## Your task
Reproduce the span that opens at the line containing "make_housing()" and closes at the line containing "zip(*points))), Vector(map(max, zip(*points)))", both lines included, without alteration and without any other line.

-- start of Record set --

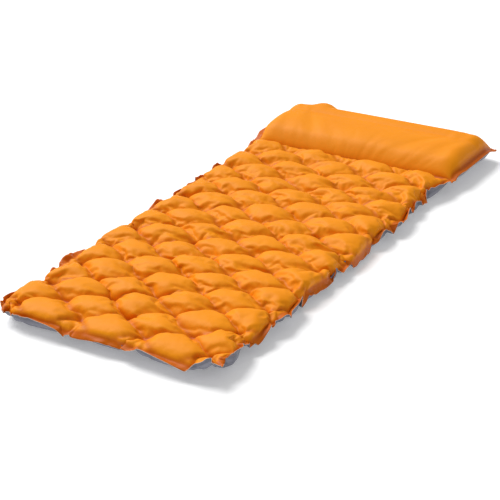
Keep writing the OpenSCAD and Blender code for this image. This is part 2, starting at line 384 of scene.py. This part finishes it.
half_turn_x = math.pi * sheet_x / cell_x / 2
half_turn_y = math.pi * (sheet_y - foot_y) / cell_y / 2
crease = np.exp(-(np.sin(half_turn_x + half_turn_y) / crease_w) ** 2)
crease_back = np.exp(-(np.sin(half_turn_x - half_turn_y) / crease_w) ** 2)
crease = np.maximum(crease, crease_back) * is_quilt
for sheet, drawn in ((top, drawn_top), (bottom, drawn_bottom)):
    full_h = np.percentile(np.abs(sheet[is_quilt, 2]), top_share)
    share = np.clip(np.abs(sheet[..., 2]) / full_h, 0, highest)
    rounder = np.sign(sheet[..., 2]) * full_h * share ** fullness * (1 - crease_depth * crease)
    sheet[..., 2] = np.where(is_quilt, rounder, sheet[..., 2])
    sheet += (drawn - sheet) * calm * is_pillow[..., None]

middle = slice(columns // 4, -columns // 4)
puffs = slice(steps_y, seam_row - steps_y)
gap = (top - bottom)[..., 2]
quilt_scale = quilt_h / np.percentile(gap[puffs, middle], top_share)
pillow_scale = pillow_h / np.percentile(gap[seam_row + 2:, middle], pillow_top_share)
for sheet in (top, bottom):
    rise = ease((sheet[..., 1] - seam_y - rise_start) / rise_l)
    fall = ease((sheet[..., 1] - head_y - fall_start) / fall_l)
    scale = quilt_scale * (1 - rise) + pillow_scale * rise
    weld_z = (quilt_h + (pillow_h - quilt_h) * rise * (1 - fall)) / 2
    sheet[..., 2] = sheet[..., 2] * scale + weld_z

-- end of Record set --
-- start of Record set --

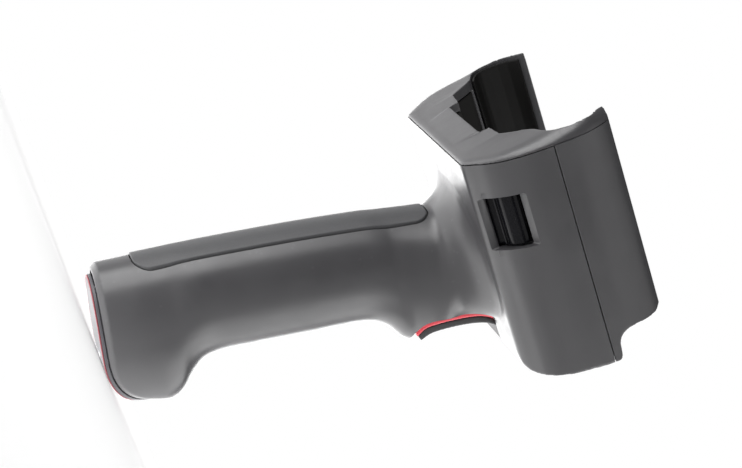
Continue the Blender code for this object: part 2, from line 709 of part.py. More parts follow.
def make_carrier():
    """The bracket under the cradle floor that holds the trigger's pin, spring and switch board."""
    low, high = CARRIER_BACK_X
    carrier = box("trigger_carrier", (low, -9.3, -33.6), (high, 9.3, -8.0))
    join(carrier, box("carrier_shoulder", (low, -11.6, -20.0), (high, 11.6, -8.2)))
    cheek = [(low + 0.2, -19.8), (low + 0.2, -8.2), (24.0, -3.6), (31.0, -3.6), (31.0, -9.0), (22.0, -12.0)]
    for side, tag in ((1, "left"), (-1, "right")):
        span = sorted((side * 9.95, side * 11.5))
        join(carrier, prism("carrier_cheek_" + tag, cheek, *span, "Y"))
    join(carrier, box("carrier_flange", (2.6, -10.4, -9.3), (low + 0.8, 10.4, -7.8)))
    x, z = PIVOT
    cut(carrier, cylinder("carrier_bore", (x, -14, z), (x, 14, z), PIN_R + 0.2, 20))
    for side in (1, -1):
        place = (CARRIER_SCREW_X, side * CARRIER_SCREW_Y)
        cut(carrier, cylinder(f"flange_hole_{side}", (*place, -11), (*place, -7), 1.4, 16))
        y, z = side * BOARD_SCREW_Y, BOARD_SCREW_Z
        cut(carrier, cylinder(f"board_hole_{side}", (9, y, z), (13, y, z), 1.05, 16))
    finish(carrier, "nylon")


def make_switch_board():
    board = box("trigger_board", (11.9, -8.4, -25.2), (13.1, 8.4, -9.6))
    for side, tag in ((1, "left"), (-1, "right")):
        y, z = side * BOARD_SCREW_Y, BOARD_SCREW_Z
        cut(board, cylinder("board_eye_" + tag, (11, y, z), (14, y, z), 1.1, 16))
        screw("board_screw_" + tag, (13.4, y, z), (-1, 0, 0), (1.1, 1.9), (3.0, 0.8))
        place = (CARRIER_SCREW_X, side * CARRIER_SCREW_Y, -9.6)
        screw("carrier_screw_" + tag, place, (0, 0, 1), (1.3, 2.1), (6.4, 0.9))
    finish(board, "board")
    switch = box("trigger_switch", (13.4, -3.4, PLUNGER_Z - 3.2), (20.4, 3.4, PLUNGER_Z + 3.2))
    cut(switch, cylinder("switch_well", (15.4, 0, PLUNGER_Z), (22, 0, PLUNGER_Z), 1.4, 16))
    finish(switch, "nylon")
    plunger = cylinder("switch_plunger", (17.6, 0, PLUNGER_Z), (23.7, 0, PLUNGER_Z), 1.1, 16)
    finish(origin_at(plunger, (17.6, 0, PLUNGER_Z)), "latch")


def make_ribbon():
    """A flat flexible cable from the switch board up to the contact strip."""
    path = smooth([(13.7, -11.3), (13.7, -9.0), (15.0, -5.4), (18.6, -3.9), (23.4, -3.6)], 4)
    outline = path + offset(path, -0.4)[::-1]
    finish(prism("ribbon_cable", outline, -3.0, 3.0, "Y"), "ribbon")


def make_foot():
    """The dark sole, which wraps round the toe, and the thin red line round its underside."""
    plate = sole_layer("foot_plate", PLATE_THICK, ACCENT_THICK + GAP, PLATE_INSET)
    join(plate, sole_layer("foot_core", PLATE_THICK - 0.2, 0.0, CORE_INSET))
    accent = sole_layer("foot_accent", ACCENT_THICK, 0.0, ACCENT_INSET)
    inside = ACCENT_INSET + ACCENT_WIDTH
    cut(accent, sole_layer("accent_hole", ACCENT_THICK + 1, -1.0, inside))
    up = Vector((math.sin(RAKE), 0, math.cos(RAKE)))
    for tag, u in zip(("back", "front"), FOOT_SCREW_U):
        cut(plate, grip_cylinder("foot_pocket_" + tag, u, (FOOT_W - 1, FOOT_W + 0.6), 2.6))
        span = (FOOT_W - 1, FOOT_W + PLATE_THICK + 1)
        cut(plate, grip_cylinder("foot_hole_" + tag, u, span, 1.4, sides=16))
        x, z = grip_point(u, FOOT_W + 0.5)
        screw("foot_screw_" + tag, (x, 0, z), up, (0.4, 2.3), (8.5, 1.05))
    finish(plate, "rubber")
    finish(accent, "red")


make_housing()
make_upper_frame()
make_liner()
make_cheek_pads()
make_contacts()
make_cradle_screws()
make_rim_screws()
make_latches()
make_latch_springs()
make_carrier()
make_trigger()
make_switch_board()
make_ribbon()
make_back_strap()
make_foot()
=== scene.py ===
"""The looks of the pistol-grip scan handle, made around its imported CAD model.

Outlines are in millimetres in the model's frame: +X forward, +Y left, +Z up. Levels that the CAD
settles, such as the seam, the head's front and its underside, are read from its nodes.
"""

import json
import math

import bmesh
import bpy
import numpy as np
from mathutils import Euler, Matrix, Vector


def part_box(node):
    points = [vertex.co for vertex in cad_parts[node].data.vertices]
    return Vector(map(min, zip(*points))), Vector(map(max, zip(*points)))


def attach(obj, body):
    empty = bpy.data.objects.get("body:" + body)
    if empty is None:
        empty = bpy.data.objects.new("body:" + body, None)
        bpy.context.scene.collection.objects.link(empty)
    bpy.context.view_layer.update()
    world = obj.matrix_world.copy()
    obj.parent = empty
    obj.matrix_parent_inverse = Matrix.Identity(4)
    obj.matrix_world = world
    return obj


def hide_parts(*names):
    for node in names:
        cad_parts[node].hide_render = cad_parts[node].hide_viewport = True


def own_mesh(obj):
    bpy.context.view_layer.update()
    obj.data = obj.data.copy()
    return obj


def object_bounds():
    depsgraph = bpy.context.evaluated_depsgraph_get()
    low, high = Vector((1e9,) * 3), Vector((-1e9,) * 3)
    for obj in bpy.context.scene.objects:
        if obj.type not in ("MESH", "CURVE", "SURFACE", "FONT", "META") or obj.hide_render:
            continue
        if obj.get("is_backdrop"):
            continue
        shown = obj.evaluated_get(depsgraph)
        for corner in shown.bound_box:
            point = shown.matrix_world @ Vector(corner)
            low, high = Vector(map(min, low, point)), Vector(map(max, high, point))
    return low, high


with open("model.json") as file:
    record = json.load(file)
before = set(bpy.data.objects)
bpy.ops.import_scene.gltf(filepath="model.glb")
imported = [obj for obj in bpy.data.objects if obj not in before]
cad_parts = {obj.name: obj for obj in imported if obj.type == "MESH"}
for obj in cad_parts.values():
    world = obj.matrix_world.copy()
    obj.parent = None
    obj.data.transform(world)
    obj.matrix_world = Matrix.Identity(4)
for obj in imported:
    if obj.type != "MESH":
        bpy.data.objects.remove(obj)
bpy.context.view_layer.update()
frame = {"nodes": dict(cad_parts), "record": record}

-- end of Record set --

## Answer in full
make_housing()
make_upper_frame()
make_liner()
make_cheek_pads()
make_contacts()
make_cradle_screws()
make_rim_screws()
make_latches()
make_latch_springs()
make_carrier()
make_trigger()
make_switch_board()
make_ribbon()
make_back_strap()
make_foot()
=== scene.py ===
"""The looks of the pistol-grip scan handle, made around its imported CAD model.

Outlines are in millimetres in the model's frame: +X forward, +Y left, +Z up. Levels that the CAD
settles, such as the seam, the head's front and its underside, are read from its nodes.
"""

import json
import math

import bmesh
import bpy
import numpy as np
from mathutils import Euler, Matrix, Vector


def part_box(node):
    points = [vertex.co for vertex in cad_parts[node].data.vertices]
    return Vector(map(min, zip(*points))), Vector(map(max, zip(*points)))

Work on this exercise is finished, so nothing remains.